I did think it was interesting that at the time of Enterprise, the Vulcan Mind Meld is so little used that the procedure has to be explained to T’Pol. Since we saw at least two TOS-era Vulcans use the Mind Meld that I can think off off the top of my head (Spock and his father Sarek), the impression was that it was a fairly well-known procedure at the time. Now I’m a little curious if Spock’s family’s use of this technique was more unconventional than we’d been led to believe, or if a more common acceptance of the technique had become standard by Kirk’s day.
Anyway, another strong episode in the can for Enterprise.
On a routine shuttlepod mission to investigate an asteroid field, Trip and Reed find themselves suddenly cut off from the Enterprise and become convinced that the mothership has been destroyed. With a limited oxygen supply and almost no chance of being rescued, the opposite-minded twosome must battle their annoyance with one another while also coming to terms with their impending demise.
In short — great episode. 4.5 out of 5.
The crew encounters an alien race in desperate need of medical and scientific assistance. Phlox declines to assist them because of his ethical beliefs leaving Archer to decide whether to help them find their own solutions.

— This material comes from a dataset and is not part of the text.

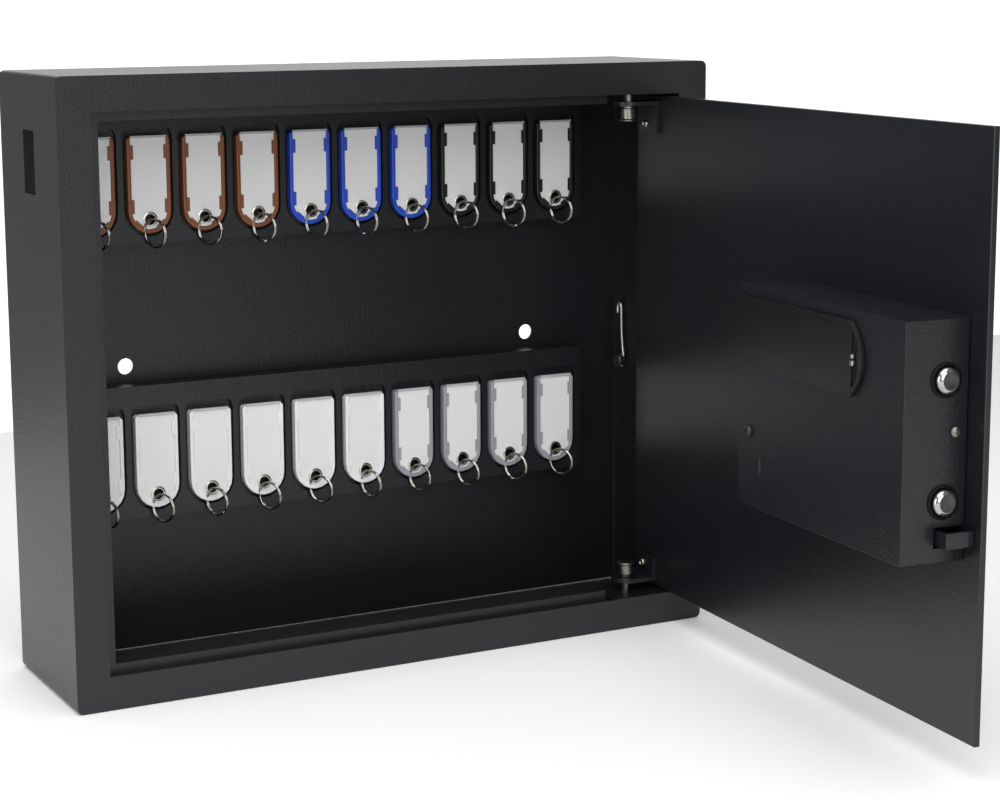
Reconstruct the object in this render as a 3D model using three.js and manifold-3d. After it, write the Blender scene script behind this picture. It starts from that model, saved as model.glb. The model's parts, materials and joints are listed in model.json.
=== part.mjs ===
// Wall key cabinet with an electronic door lock and two rails of key tags.
// Millimetres, +Z up. The cabinet's front faces -Y, and its door stands open at rest.
// Pieces are laid out from the cabinet's front bottom left corner: x to the right, y into the depth,
// z up. The outermost group then moves the origin to the middle of the rear face.
// Pieces of the door are laid out as if it were shut, and their group swings them open.
import * as THREE from 'three';
import { mergeVertices } from 'three/addons/utils/BufferGeometryUtils.js';
import Module from 'manifold-3d';

const wasm = await Module();
wasm.setup();

// ---- driving dimensions ----
const WIDTH = 350;
const HEIGHT = 300;
const DEPTH = 90;
const SHEET = 1.5;             // cabinet steel
const CORNER_R = 3;            // bend radius of the long outer edges
const GAP = 0.3;               // between pieces that touch
const FACE = 16.5;             // width of the front frame
const JAMB = 6.5;              // depth of the frame's return
const LIP = 4.6;               // door stop, inside the return
const LIP_DEPTH = 24;          // where the stop's inner flange ends
const HINGE_ZONE = 57;         // the stop leaves this much free at the hinge side

const SLOT = { width: 17, height: 30, front: 36, top: 26.5 };
const HANG_HOLE = { r: 4.15, z: 149.5, inset: 59 };

const DOOR_T = 3;
const DOOR_SET = 1;            // door face lies this far behind the frame's face
const DOOR_GAP = 1.5;
const HINGE_GAP = 2;
const OPEN_DEG = 85.7;         // door angle at rest
const PIVOT_IN = 36;           // pivot line from the cabinet's right side
const PIVOT_BACK = 18.5;       // pivot line behind the frame's face
const PIN_R = 2.5;
const PIN_HEAD_R = 4.4;
const PIN_HEAD = 7.8;
const PIN_PLAY = 0.3;
const LEAF_T = 2.2;
const LEAF_EDGE = 20.9;        // hinge leaf from the cabinet's top or bottom
const BRACKET_T = 2;
const BRACKET_EDGE = 16.5;

const TAG = { width: 22.5, height: 48, thick: 4.8, rim: 1.9, tray: 0.9, eye: 7, eyeR: 2.6 };
const TAG_FIRST = 40;          // first tag's middle from the cabinet's left side
const TAG_PITCH = 29;
const TAGS_PER_RAIL = 10;
const POCKET = { side: 1.75, top: 4.7, wall: 1, depth: 3.5, corner: 4 };
const RAIL = { sheet: 1, height: 68, left: 17, right: 17, standoff: 14 };
const RAIL_PLACE = { top: 86.7, bottom: 73.4 };   // lower edges, from the cabinet's top and bottom
const TAG_SEAT = 5;            // tag's lower end above the rail's lower edge
const TAG_PULL = 0.5;          // play behind a seated tag

const CASE = { left: 30, right: 165, bottom: 98, top: 202, depth: 32, sheet: 1.2 };
const BOLT = { r: 6, upper: 176.2, lower: 124, back: 11.5, out: 4, throw: 15, bore: 0.4 };
const NOTCH = { bottom: 104.2, height: 8.8, depth: 15.5 };
const COVER = { left: 68, top: 197.3, height: 33, thick: 2, pull: 9 };
const CELLS = { length: 101.5, height: 29.4, depth: 15.6 };
const SCREW_R = 2.6;

const KNOB = { x: 100, z: 122, r: 17, height: 19, shaftR: 4 };
const CRANK = { radius: 10.6, pinR: 2, play: 0.5, disc: 13.4, thick: 1.8 };
const PLATE = { front: 3, thick: 2, right: 116 };
const PLUNGER = { r: 2.5, travel: 4 };
const KEYPAD = { left: 52, right: 148, bottom: 100, top: 198, thick: 10, corner: 8 };
const KEY = { width: 15, height: 10, pitchX: 19.5, pitchZ: 14.8, columns: 4, rows: 3, travel: 1.2 };
const KEY_TOP = 184;
const KEY_MIDDLE = 100;
const OVERRIDE = { x: 134, z: 122, barrelR: 6, capR: 9, cap: 5 };

// ---- materials ----
function finish(color, roughness, metalness) {
  return new THREE.MeshStandardMaterial({ color, roughness, metalness });
}
const powderCoat = finish(0x24272b, 0.5, 0.2);
const zinc = finish(0xb9bdc0, 0.35, 0.9);
const chrome = finish(0xd8dadc, 0.12, 1);
const blackPlastic = finish(0x111214, 0.45, 0);
const coverPlastic = finish(0x18191b, 0.35, 0);
const keyPlastic = finish(0xc9cbcc, 0.5, 0);
const copper = finish(0xa5653a, 0.4, 0.8);
const tagBrown = finish(0x8a4a22, 0.4, 0);
const tagBlue = finish(0x1f4fd6, 0.4, 0);
const tagBlack = finish(0x17181a, 0.4, 0);
const tagWhite = finish(0xe9eaec, 0.4, 0);
const tagGrey = finish(0x9da1a8, 0.4, 0);

// ---- shapes ----
function box(x0, x1, y0, y1, z0, z1) {
  return new THREE.BoxGeometry(x1 - x0, y1 - y0, z1 - z0)
    .translate((x0 + x1) / 2, (y0 + y1) / 2, (z0 + z1) / 2);
}

// Outline in x and z, between two depths.
function plateXZ(shape, y0, y1, curveSegments = 6) {
  return new THREE.ExtrudeGeometry(shape, { depth: y1 - y0, bevelEnabled: false, curveSegments })
    .rotateX(Math.PI / 2).translate(0, y1, 0);
}

// Outline in x and y, between two heights.
function plateXY(shape, z0, z1, curveSegments = 6) {
  return new THREE.ExtrudeGeometry(shape, { depth: z1 - z0, bevelEnabled: false, curveSegments })
    .translate(0, 0, z0);
}

function rodX(y, z, r, x0, x1, sides = 20) {
  return new THREE.CylinderGeometry(r, r, x1 - x0, sides)
    .rotateZ(Math.PI / 2).translate((x0 + x1) / 2, y, z);
}

function rodY(x, z, r, y0, y1, sides = 20) {
  return new THREE.CylinderGeometry(r, r, y1 - y0, sides).translate(x, (y0 + y1) / 2, z);
}

function rodZ(x, y, r, z0, z1, sides = 20) {
  return new THREE.CylinderGeometry(r, r, z1 - z0, sides)
    .rotateX(Math.PI / 2).translate(x, y, (z0 + z1) / 2);
}

// Adds an arc in equal steps, anticlockwise from one angle to another, in degrees.
function arc(shape, cx, cz, r, from, to, steps) {
  for (let i = 0; i <= steps; i += 1) {
    const a = THREE.MathUtils.degToRad(from + ((to - from) * i) / steps);
    shape.lineTo(cx + r * Math.cos(a), cz + r * Math.sin(a));
  }
}

function roundedRect(x0, x1, z0, z1, r, steps = 4) {
  const s = new THREE.Shape();
  s.moveTo((x0 + x1) / 2, z0);
  arc(s, x1 - r, z0 + r, r, -90, 0, steps);
  arc(s, x1 - r, z1 - r, r, 0, 90, steps);
  arc(s, x0 + r, z1 - r, r, 90, 180, steps);
  arc(s, x0 + r, z0 + r, r, 180, 270, steps);
  return s;
}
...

“Dear Doctor” marks not just the most recent Enterprise episode, but in my opinion, the strongest I’ve seen yet. After the on-again, off-again nature of last week’s episode, this weeks was a real treat, with a well-written and structured blend of of drama and character development, with subplots that actually worked well with the main plot, rather than distracting from it.
A solid 4 and a half out of 5 this week.